* _Data shown_
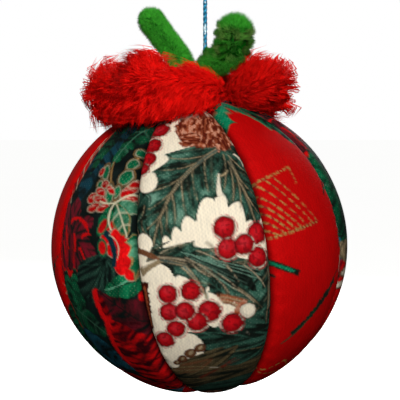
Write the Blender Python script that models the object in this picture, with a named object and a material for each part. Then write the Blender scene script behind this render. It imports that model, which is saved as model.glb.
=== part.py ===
"""Quilted fabric Christmas ball: nine padded cloth gores with tucked seams, a fur ruff round the top,
two chenille stems and a metallic cord that ends in a tied loop.

Metres, +Z up, the front towards -Y. The origin is the inside top of the loop, where the ball hangs.
"""

import math
import random

import bmesh
import bpy
from mathutils import Matrix, Vector

MM = 0.001
WELD_DISTANCE = 0.01 * MM
SHARP_ANGLE = math.radians(50.0)

# The ball: a padded sphere whose seam axis leans a little to the left
BALL_RADIUS = 38.5 * MM
BALL_CENTRE = Vector((-1.5 * MM, 0.0, -85.0 * MM))
AXIS_LEAN = math.radians(-7.0)
PIECE_GAP = 0.3 * MM

# The gores: longitudes run from the front to the right, and each gore goes from its seam to the next
GORES = (
    # name, seam on its left in degrees, width in degrees
    ("gore_poinsettia_front", -62.0, 41.0),
    ("gore_holly_front", -21.0, 45.8),
    ("gore_red_front", 24.8, 40.4),
    ("gore_poinsettia_right", 65.2, 38.8),
    ("gore_holly_right", 104.0, 38.6),
    ("gore_red_back", 142.6, 39.0),
    ("gore_poinsettia_back", 181.6, 38.8),
    ("gore_holly_left", 220.4, 38.8),
    ("gore_red_left", 259.2, 38.8),
)
GORE_ROWS = 26
GORE_COLUMNS = 8
COLUMN_CROWDING = 0.6
SEAM_DEPTH = 1.6 * MM
SEAM_REACH = 1.7 * MM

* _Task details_
Show the lines from the data above that contain the string "part".

* _Solution to the problem_
Write the Blender Python script that models the object in this picture, with a named object and a material for each part. Then write the Blender scene script behind this render. It imports that model, which is saved as model.glb.
=== part.py ===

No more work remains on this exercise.